Türk ve Kürt halkımızın büyük çoğunluğu artık asker ya da militan gençlerimizin ölmesini istemiyor. Yeter artık, bitsin bu kardeş kavgası, diyor. Eğer Ankara'da bir hükümet varsa, toplumun hemen her kesiminden yükselen bu çağrının gereği yapılmalıdır. AKP liderleri eğer tarihe geçmek istiyorlarsa, bu hükümet halkın beklediği liderliği göstermelidir. TSK'nın komutanları, eğer ülke bütünlüğünün korunmasına içtenlikle bağlı iseler, silahların susması için gerekenlerin yapılmasına destek vermek boyunlarının borcudur.

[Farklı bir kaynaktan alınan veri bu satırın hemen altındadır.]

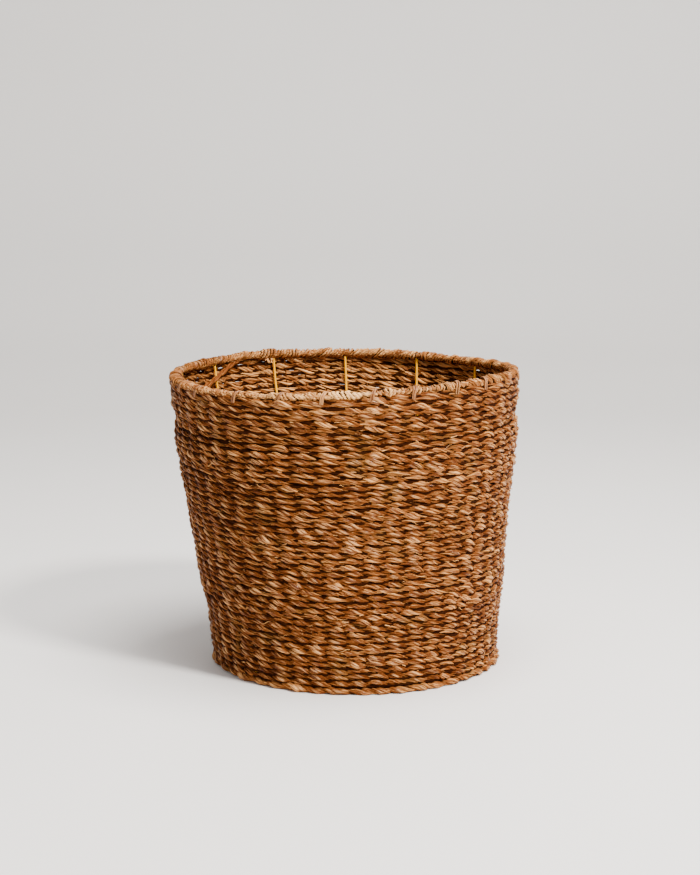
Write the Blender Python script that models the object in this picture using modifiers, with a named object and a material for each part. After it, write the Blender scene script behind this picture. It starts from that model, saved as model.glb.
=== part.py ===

Bu fırsat kaçmamalı. Yasalarımızı artık en kısa zamanda, şiddeti dışlayan bütün görüşlerin özgürce ifade edilmesini mümkün kılacak şekilde değiştirelim. Kürt yurttaşlarımız ve tüm yurttaşlarımız kendilerine özgü sıkıntılarını ve taleplerini herhangi bir yasakla, baskıyla karşılaşmaksızın özgürce ifade etsinler. Silahları terk edenlere genel bir af çıkaralım. Türkiye Cumhuriyeti sadece kendisini Türk sayanların değil, Kürt sayanların da, her etnik kimlikten ve her dinsel inançtan yurttaşların vatanıdır. Türkiye, yurttaşlarının etnik kimliklerine, dinsel inançlarına tam bir saygı göstererek ancak birliğini ve dirliğini koruyabilir. Yasalar bu gerçeğin kabulü üzerine oturmalıdır.

Kürtleriyle barışan, bütün Kürtlerin saygısını kazanan Türkiye'nin kazanacağı gücü hayal etmek bile heyecan verici. Ve bunu başarmak artık o kadar da mümkün ki.